Half way there, still in the baht bus, we were innocently being ambushed and attacked mercilessly. A couple of girls from a go-go bar, armed with heavy-duty, pump-action squirt guns from Seven Eleven, running towards us, giggling, water spouted at us mercilessly. Another one, a Western guy - a customer of the bar - was more efficient, he drenched us with a hose, controlling the spray pattern expertly with his thumb. Yeah, he had done this often. We tried to duck. We can't hide and we can't run. Stuck in the baht bus that stopped dead in a traffic jam, they had a field day, it's like shooting fishes in a barrel. Or should I say that we were lined up in two rows of seats like sitting ducks in an amusement park. But a passenger in the baht bus wasn't amused, mumbling, "It isn't Songkran till tomorrow!". Well it was Sunday, and sanook isn't a strictler for formality. That wasn't the last time we were victims in this happy festive event. One desperate passenger begged the driver to move away quickly. But the traffic didn't cooperate. The congestion finally relented and we were saved for the moment. We had two more water blasters assaults before we were home free, leaving a trails of wet footprints on the hotel lobby. Ahh...memories are made of these. If you can't treat this as water off a (sitting) duck's back, you would be better off planning around Songkran Festival as it runs for a week. But then, it would be a lesser eventful holiday. Nothing noteworthy to put into your blog.

After being shot at with water pistols and canons, we finally arrived at our shooting range. The shooting galleries is actualy located inside the domed neoclassical Tiffany Theatre. In fact, underneath the stage. Funny place to put shooting galleries.

Like everything else, shooting are far more cheaper here. The prices for bullets depending on the calibre. They ran out of other calibre except for .38, which cost 15 bahts each. And the gun we've got was Rugar .38 Revolver, which has a very heavy trigger, but it does help when you cock it before shooting (the instructor's suggestion). Colt .45 Automatic is also available and has a light trigger. But that would take all the fun out of it. Thanks, but no thanks. I shot surprisingly well, and have the target sheet to prove it. Beginner's luck, I suppose. Maybe my camera shooting skill is transferable to gun shooting.

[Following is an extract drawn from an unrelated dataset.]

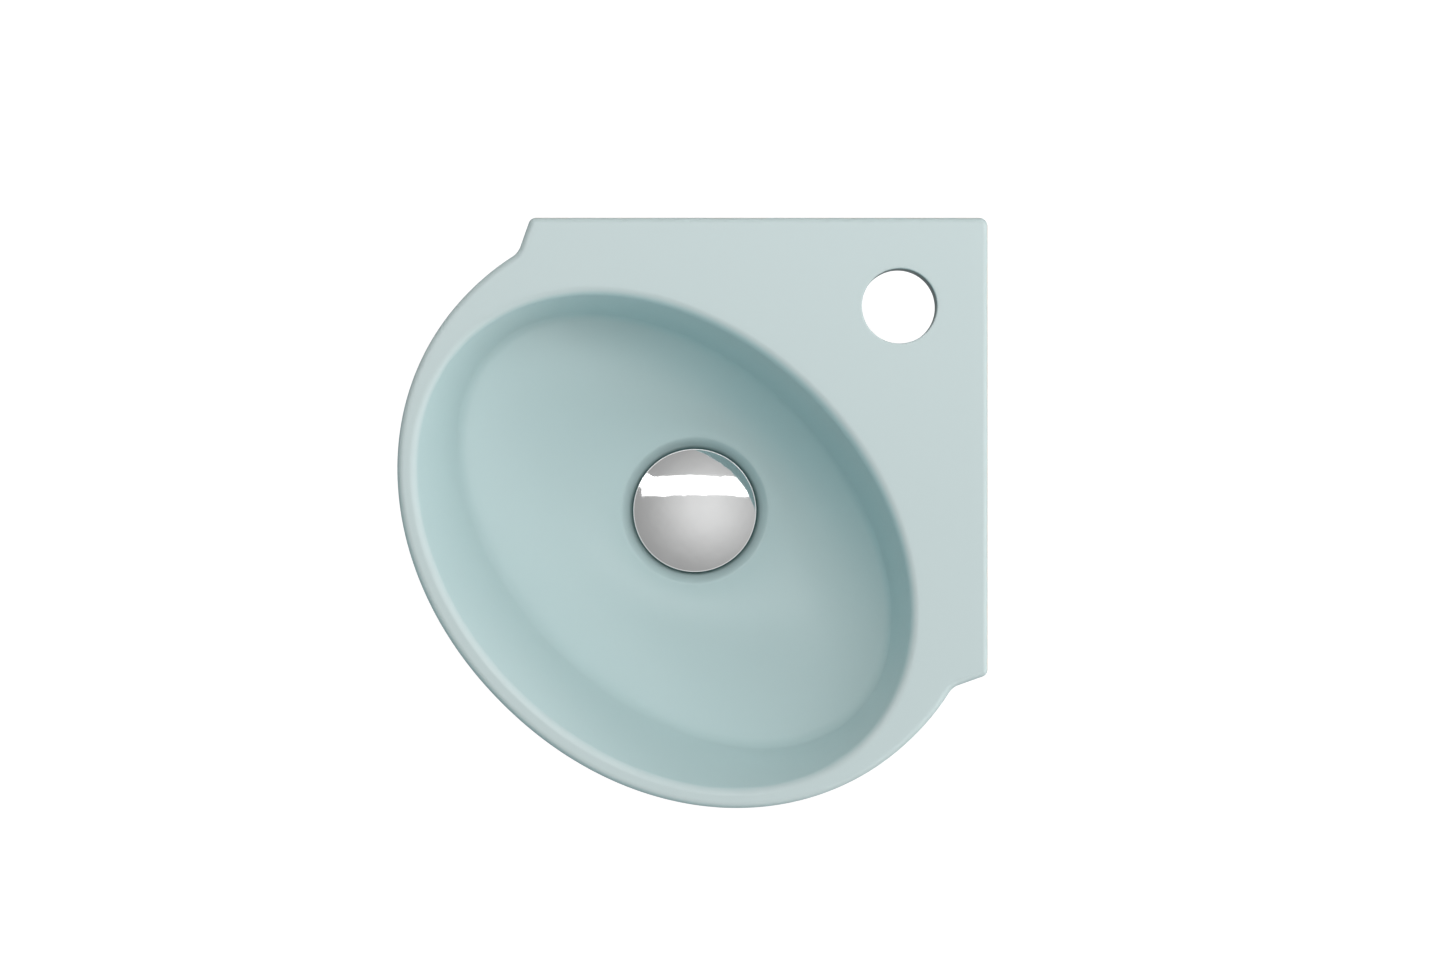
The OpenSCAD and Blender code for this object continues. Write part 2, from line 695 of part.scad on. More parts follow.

We wandered around Tiffany Theatre afterwards and eventually bought tickets for a 9PM show. I was slightly reluctant at first. I watched Les Girls at the Cross in Sydney way back when I didin't scare myself in the mirror, and I can't say it was an unforgettable experience (Les Girls, not my mirror image). It was nothing to do with the performance of Les Girls, I just wouldn't dig all stage performance. I found all that brightness around the stage too distracting, and hot. Strictly a movie cinema kinda guy, I would take Cabaret with Liza Minnelli in a cinema any day. Funny what age does to people, I found myself gradually acquiring a liking for live performances over the years. Whenever I thought of Pattaya in the past, the name Tiffany flashed in my head, which is strange as I had never been to see this show. So it seems fitting that I should have an idea what the Tiffany Show is like.

I didn't regret the decision to see the Show. For people who don't want to have a single hint of sneak preview about the show better skip this paragraph now. The Show consists of a number of performances that appeal to the culture of the majority of the audience/tourists in Pattaya. Some of these are expected: USA (Tina Turner look-alike. I quite enjoyed this act), British (Victorian costume piece. Aren't they all?), Korean (Pungmul or nongak folk dance), Russian (some modern song and dance), Chinese, Indian, etc. But one I have to say I didn't expect was a Vietnamese performance, the lady(boys) dressed in Vietnamese ao dai, and singing Saigon is so beautiful (in Vietnamese, of course). There were loud applause from the audience when this Vietnamese performance came on. You can tell the main tourist groups by the cultural dances that the Tiffany girls performed.

 One classic performance involving a tranny playing both genders, split into two halves with a male persona on one side and female on the other. It's clever, if isn't original, parody of their own sexual ambivalence and witty ironies. I've seen this act before ( Les Girls, maybe?), but you just can't beat a classic (or a class act).

Overall, the production was above my expectation. The quality of the costume really shone (literally and figuratively). But it has received its well deserved reputation, and many tours are packaged around this show. The only gripe I have about this show is the loudness of the music. The volume would be perfect if the decibels is reduced by about 40%. But I suspect it's trying to drown out the noises from the shooting range below. In that end, it does a good job.

This is one time where I didn't bring my camera because photography was prohibited in the Show. Before and after the show, these gorgeous shemales posed for the cameras. You can take photos with them (one arms wrapped around their slim waists, the other 'V' signs. Their legs are quite slender and sleek, too). A tip is expected for the trouble (I think it was 30 bahts from my memory). The theatre building also took on a more glamorous light at night. Don't forget to bring your camera to the show.
On that high (and very loud) note, I bid Pattaya farewell foundly.